Words remaining: 2,046

With day two of the Thanksgiving extravaganza, I didn’t get to write much yesterday. After a late-night video game session, I woke up (earlier than Steven and Doolies), and managed to write my allotment for yesterday. This leaves me with less than a day of writing to cross the finish line of the Marathon.

We stayed at Steven’s last night, and played Champions of Norrath, on Steven’s PlayStation 2 until three in the morning. We made it past Act II. I rolled a Cleric, which was not nearly as powerful as Doolies’s warrior. These games never do the magic users justice.

Yesterday was the unveiling of my Grandmother’s gravesite. The unveiling is a Jewish custom that occurs somewhere between a month and a year after burial. The memorial stone is covered with a white filmy material, and the rabbi says a few prayers before the closest relative, my father’s younger brother, removed the cloth. It was sunny but brutally cold yesterday in the openness of the cemetery.

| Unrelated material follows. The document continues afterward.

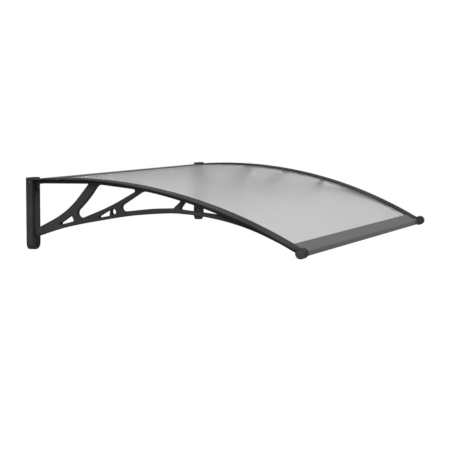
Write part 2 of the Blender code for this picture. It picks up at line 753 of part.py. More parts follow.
flat_stations = [station for station in screw_stations if station >= HAUNCH_REACH]
bm = bmesh.new()
sweep_along_arc(bm, rail_section(), LEG_DEPTH / 2, RAIL_END, rail_depth)
left_bracket_mesh = combine(
    "left_bracket",
    finish_mesh(bm, "rail"),
    [
        ("UNION", web_plate()),
        ("DIFFERENCE", seat_pocket()),
        ("DIFFERENCE", web_cutters()),
        ("UNION", screw_rods(screw_line, SEAT_DEPTH + OVERLAP, PAD_DEPTH, PAD_RADIUS, flat_stations)),
        ("DIFFERENCE", strip_screw_bores()),
        ("UNION", leg()),
        ("DIFFERENCE", leg_groove()),
        ("DIFFERENCE", bar_room()),
        ("UNION", nose()),
        ("DIFFERENCE", leg_bores()),
        ("DIFFERENCE", nose_socket()),
        ("DIFFERENCE", front_screw_bore()),
    ],
)
new_object("left_bracket", left_bracket_mesh, black_plastic)
new_object("right_bracket", mirrored(left_bracket_mesh, "right_bracket"), black_plastic)


# Cover strips: each clamps a side of the sheet, its bosses go through the sheet's holes
inner_edge = LEFT_FACE + BRACKET_WIDTH
groove_inner = inner_edge - SEAL_INSET + CLEARANCE
groove_outer = groove_inner - SEAL_WIDTH - 2 * CLEARANCE
groove_top = SHEET_TOP - CLEARANCE - SEAL_THICKNESS - CLEARANCE
shoulder_depth = STRIP_ROUND - STRIP_RISE
shoulder_left = circle((LEFT_FACE + STRIP_ROUND, shoulder_depth), STRIP_ROUND, 5, math.pi, 1.5 * math.pi)
shoulder_right = circle((inner_edge - STRIP_ROUND, shoulder_depth), STRIP_ROUND, 5, -math.pi / 2, 0.0)
crown = []
for share in (-0.6, -0.3, 0.0, 0.3, 0.6):
    crown.append((LEFT_FACE + BRACKET_WIDTH * (1 + share) / 2, -STRIP_RISE - STRIP_CROWN * (1 - share**2)))
strip_section = [
    (LEFT_FACE + STRIP_UNDERCUT, STRIP_THICKNESS),
    (LEFT_FACE, STRIP_THICKNESS - STRIP_UNDERCUT),
    *shoulder_left,
    *crown,
    *shoulder_right,
    (inner_edge, STRIP_THICKNESS),
    (groove_inner, STRIP_THICKNESS),
    (groove_inner, groove_top),
    (groove_outer, groove_top),
    (groove_outer, STRIP_THICKNESS),
]
lip_room_top = FRONT_TOP_DEPTH - CLEARANCE
lip_room_section = [
    (BAR_ROOM_START, lip_room_top),
    (inner_edge + OVERLAP, lip_room_top),
    (inner_edge + OVERLAP, SEAT_DEPTH),
    (BAR_ROOM_START, SEAT_DEPTH),
]
lip_room = bmesh.new()
sweep_along_arc(lip_room, lip_room_section, FRONT_LIP_EDGE - CLEARANCE, REACH)
bm = bmesh.new()
sweep_along_arc(bm, strip_section, STRIP_START, STRIP_END)
strip_mesh = combine(
    "left_clamp_strip",
    finish_mesh(bm, "strip"),
    [
        ("UNION", screw_rods(screw_line, STRIP_THICKNESS / 2, BOSS_END, BOSS_RADIUS)),
        ("DIFFERENCE", screw_rods(screw_line, STRIP_COVER, SEAT_DEPTH + OVERLAP, HOLE_RADIUS)),
        ("DIFFERENCE", finish_mesh(lip_room, "lip_room")),
    ],
)
new_object("left_clamp_strip", strip_mesh, black_plastic)
new_object("right_clamp_strip", mirrored(strip_mesh, "right_clamp_strip"), black_plastic)


# Seal strips: rubber cords in the strips' grooves, pressed on the sheet
seal_top = groove_top + CLEARANCE
seal_bottom = seal_top + SEAL_THICKNESS
seal_section = [
    (groove_outer + CLEARANCE, seal_top),
    (groove_inner - CLEARANCE, seal_top),
    (groove_inner - CLEARANCE, seal_bottom),
    (groove_outer + CLEARANCE, seal_bottom),
]
bm = bmesh.new()
sweep_along_arc(bm, seal_section, SHEET_START, FRONT_LIP_EDGE - CLEARANCE)
seal_mesh = finish_mesh(bm, "left_seal_strip")
new_object("left_seal_strip", seal_mesh, rubber)
new_object("right_seal_strip", mirrored(seal_mesh, "right_seal_strip"), rubber)


# Rear bar: a box with two lips that hold the sheet's rear edge
def port_arc(centre, start, end):
    return circle(centre, HOLE_RADIUS + PORT_WALL, 12, start, end)


rear_front = REAR_BACK + REAR_BOX_DEPTH
rear_lip_end = REAR_BACK + REAR_FLANGE_DEPTH
shelf_bottom = REAR_SHELF_TOP - REAR_SHELF
rear_bottom = REAR_TOP - REAR_HEIGHT
rear_outer = [
    (REAR_BACK, rear_bottom),
    (rear_front, rear_bottom),
    (rear_front, shelf_bottom),
    (rear_lip_end, shelf_bottom),
    (rear_lip_end, REAR_SHELF_TOP),
    (rear_front, REAR_SHELF_TOP),
    (rear_front, REAR_TOP - REAR_WALL),
    (rear_lip_end, REAR_TOP - REAR_WALL),
    (rear_lip_end, REAR_TOP),
    (REAR_BACK, REAR_TOP),
]
rear_port = (REAR_PORT_OUT, REAR_PORT_UP)
port_radius = HOLE_RADIUS + PORT_WALL
upper_angle = math.asin((REAR_SHELF_TOP - REAR_PORT_UP) / port_radius)
lower_angle = math.asin((shelf_bottom - REAR_PORT_UP) / port_radius)
upper_chamber = [
    (rear_front - REAR_WALL, REAR_SHELF_TOP),
    (rear_front - REAR_WALL, REAR_TOP - REAR_WALL),
    (REAR_BACK + REAR_WALL, REAR_TOP - REAR_WALL),
    (REAR_BACK + REAR_WALL, REAR_SHELF_TOP),
    *reversed(port_arc(rear_port, upper_angle, math.pi - upper_angle)),
]
lower_chamber = [
    (REAR_BACK + REAR_WALL, shelf_bottom),
    (REAR_BACK + REAR_WALL, rear_bottom + REAR_WALL),
    (rear_front - REAR_WALL, rear_bottom + REAR_WALL),
    (rear_front - REAR_WALL, shelf_bottom),
    *reversed(port_arc(rear_port, math.pi - lower_angle, 2 * math.pi + lower_angle)),
]
rear_channel = circle(rear_port, HOLE_RADIUS, SCREW_SIDES)
bm = bmesh.new()
extrude_outlines(bm, [rear_outer, upper_chamber, lower_chamber, rear_channel], -REAR_BAR_END, REAR_BAR_END)
new_object("rear_bar", finish_mesh(bm, "rear_bar"), aluminium)


# Wall seal: rubber between the rear bar and the wall
bm = bmesh.new()
seal_half = WALL_SEAL_HEIGHT / 2
seal_face = REAR_BACK - CLEARANCE
wall_seal = [(0.0, -seal_half), (seal_face, -seal_half), (seal_face, seal_half), (0.0, seal_half)]
extrude_outlines(bm, [wall_seal], -REAR_BAR_END, REAR_BAR_END)
new_object("wall_seal", finish_mesh(bm, "wall_seal"), rubber)


# Front bar: a box with two lips that hold the sheet's front edge
shelf_depth = SEAT_DEPTH
box_rear = FRONT_FACE - FRONT_BOX_DEPTH


def along_arc(start, end, depth, steps=3):
    """Points at one depth, at exact distances out from the wall."""
    outs = [start + (end - start) * step / steps for step in range(steps + 1)]
    return [(out, below_arc(out, depth)) for out in outs]


front_top = along_arc(FRONT_LIP_EDGE, FRONT_FACE, FRONT_TOP_DEPTH)
lip_underside = along_arc(FRONT_LIP_EDGE, box_rear, SHEET_TOP - CLEARANCE)
front_outer = rounded_outline(
    [
        *((out, up, 0.0) for out, up in front_top[:-1]),
        (*front_top[-1], FRONT_ROUND),
        (FRONT_FACE, FRONT_BOTTOM, FRONT_LIP / 2),
        (box_rear, FRONT_BOTTOM, FRONT_LIP / 2),
        (box_rear, below_arc(box_rear, shelf_depth + FRONT_WALL), 0.0),
        (FRONT_SHELF_EDGE, below_arc(FRONT_SHELF_EDGE, shelf_depth + FRONT_WALL), 0.0),
        (FRONT_SHELF_EDGE, below_arc(FRONT_SHELF_EDGE, shelf_depth), 0.0),
        (box_rear, below_arc(box_rear, shelf_depth), 0.0),
        *((out, up, 0.0) for out, up in reversed(lip_underside)),
    ]
)
front_port = (FRONT_PORT_OUT, FRONT_PORT_UP)
chamber_rear = box_rear + FRONT_WALL
chamber_front = FRONT_FACE - FRONT_WALL
chamber_bottom = FRONT_BOTTOM + FRONT_WALL
front_chamber = [
    (chamber_rear, chamber_bottom),
    (chamber_front, chamber_bottom),
    *reversed(port_arc(front_port, math.radians(155), math.radians(302))),
    (chamber_rear, below_arc(chamber_rear, SHEET_TOP - CLEARANCE)),
]
front_channel = circle(front_port, HOLE_RADIUS, SCREW_SIDES)
bm = bmesh.new()
extrude_outlines(bm, [front_outer, front_chamber, front_channel], -FRONT_BAR_END, FRONT_BAR_END)
new_object("front_bar", finish_mesh(bm, "front_bar"), aluminium)


# Nose caps: discs pressed into the noses, over the front bar's screws
cap_profile = [
    (CAP_RADIUS - CAP_ROUND, 0.0),
    (CAP_RADIUS - 0.3 * CAP_ROUND, 0.3 * CAP_ROUND),
    (CAP_RADIUS, CAP_ROUND),
    (CAP_RADIUS, CAP_LENGTH),
]
bm = bmesh.new()
add_turned(bm, cap_profile, 2 * ROUND_SIDES, Matrix.Identity(4))
cap_mesh = finish_mesh(bm, "nose_cap")
cap_face = WIDTH / 2 + CAP_PROUD
for name, side in (("left_nose_cap", -1), ("right_nose_cap", 1)):
    place = (side * cap_face, -NOSE_OUT, NOSE_UP)
    new_object(name, cap_mesh, black_plastic, place, (0.0, -side * math.pi / 2, 0.0))


# Screws: pan heads, driven into the strips' bosses and into the bars' channels
def screw_mesh(name, length):
    """Screw whose head rests at height 0 and whose shank goes up along Z."""
    profile = [
        (0.55 * SCREW_HEAD_RADIUS, -SCREW_HEAD_HEIGHT),
        (0.85 * SCREW_HEAD_RADIUS, -0.85 * SCREW_HEAD_HEIGHT),
        (SCREW_HEAD_RADIUS, -0.5 * SCREW_HEAD_HEIGHT),
        (SCREW_HEAD_RADIUS, 0.0),
        (SCREW_RADIUS, 0.0),
        (SCREW_RADIUS, length - SCREW_RADIUS),
        (0.4 * SCREW_RADIUS, length),
    ]
    bm = bmesh.new()
    add_turned(bm, profile, SCREW_SIDES, Matrix.Identity(4))
    return finish_mesh(bm, name)


strip_screw_length = PAD_DEPTH - STRIP_COVER - CLEARANCE
strip_screw = screw_mesh("strip_screw", strip_screw_length)
for side_name, side in (("left", -1), ("right", 1)):
    for number, station in enumerate(screw_stations, 1):
        out, up = under_arc(station, PAD_DEPTH + CLEARANCE)
        place = (side * abs(screw_line), -out, up)
        name = f"{side_name}_strip_screw_{number}"
        new_object(name, strip_screw, steel, place, (arc_angle(station), 0.0, 0.0))

rear_screw = screw_mesh("rear_bar_screw", BRACKET_WIDTH - REAR_SINK_DEPTH + REAR_SCREW_BITE)
front_screw = screw_mesh("front_bar_screw", NOSE_FLOOR + FRONT_SCREW_BITE)
rear_head = WIDTH / 2 - REAR_SINK_DEPTH + CLEARANCE
front_head = WIDTH / 2 - NOSE_LENGTH + NOSE_FLOOR + CLEARANCE
for side_name, side in (("left", -1), ("right", 1)):
    turn = (0.0, -side * math.pi / 2, 0.0)
    rear_place = (side * rear_head, -REAR_PORT_OUT, REAR_PORT_UP)
    front_place = (side * front_head, -FRONT_PORT_OUT, FRONT_PORT_UP)
    new_object(f"{side_name}_rear_bar_screw", rear_screw, steel, rear_place, turn)
    new_object(f"{side_name}_front_bar_screw", front_screw, steel, front_place, turn)
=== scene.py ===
import math

import bmesh
import bpy
from mathutils import Matrix, Vector


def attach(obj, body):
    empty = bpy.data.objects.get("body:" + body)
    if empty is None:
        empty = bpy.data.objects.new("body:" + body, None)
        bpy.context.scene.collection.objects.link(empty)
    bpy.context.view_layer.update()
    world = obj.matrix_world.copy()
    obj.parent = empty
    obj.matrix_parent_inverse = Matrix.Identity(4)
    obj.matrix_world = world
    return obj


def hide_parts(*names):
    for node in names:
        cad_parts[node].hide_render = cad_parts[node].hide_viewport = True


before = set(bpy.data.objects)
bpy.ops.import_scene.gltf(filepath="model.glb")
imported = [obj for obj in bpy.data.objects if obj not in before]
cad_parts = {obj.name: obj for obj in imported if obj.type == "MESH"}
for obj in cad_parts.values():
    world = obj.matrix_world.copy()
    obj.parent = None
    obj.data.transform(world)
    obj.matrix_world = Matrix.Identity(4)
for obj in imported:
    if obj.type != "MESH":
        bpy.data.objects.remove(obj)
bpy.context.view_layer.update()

# Brackets: two lattice arms, each moulded in one piece from black glass-filled plastic,
# with the rail, the web of struts, the wall leg and the nose. The mould leaves softened edges,
# a fine eroded grain, and a flow pattern that makes some stretches a little shinier than others.
PLASTIC_DARK = (0.0320, 0.0320, 0.0330, 1.0)
PLASTIC_WORN = (0.0440, 0.0440, 0.0450, 1.0)
PLASTIC_GRAIN = 1400.0  # bumps per metre
PLASTIC_FLOW = 9.0
PLASTIC_GLOSS = 0.012
WELD_DISTANCE = 0.00001  # points closer than this are one
FLAT_ANGLE = math.radians(0.2)  # faces that turn less than this are one


class Value:
    """An output of a shader node, so that sums on it are written as Python expressions."""

    def __init__(self, finish, socket):
        self.finish = finish
        self.socket = socket

    def sum(self, operation, first, second):
        return self.finish.node("ShaderNodeMath", {"operation": operation}, {0: first, 1: second})

    def __add__(self, other):
        return self.sum("ADD", self, other)

    def __sub__(self, other):
        return self.sum("SUBTRACT", self, other)

    def __mul__(self, other):
        return self.sum("MULTIPLY", self, other)

    __radd__ = __add__
    __rmul__ = __mul__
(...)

Afterwards, my sisters and their monsters met back in my mother’s house for an afternoon with the Figatner family. I’m not sure if it was the traveling or the time change or just the end of the week, but Doolies and I were exhausted after the first hour with the monsters. They have this amazing power that saps our energy. We napped a few times during the day, before settling in to the huge dinner later in the evening.

Doolies and Steven are getting ready now, and we’re meeting Jennifer for brunch in the city. We leave on Monday to return to Seattle.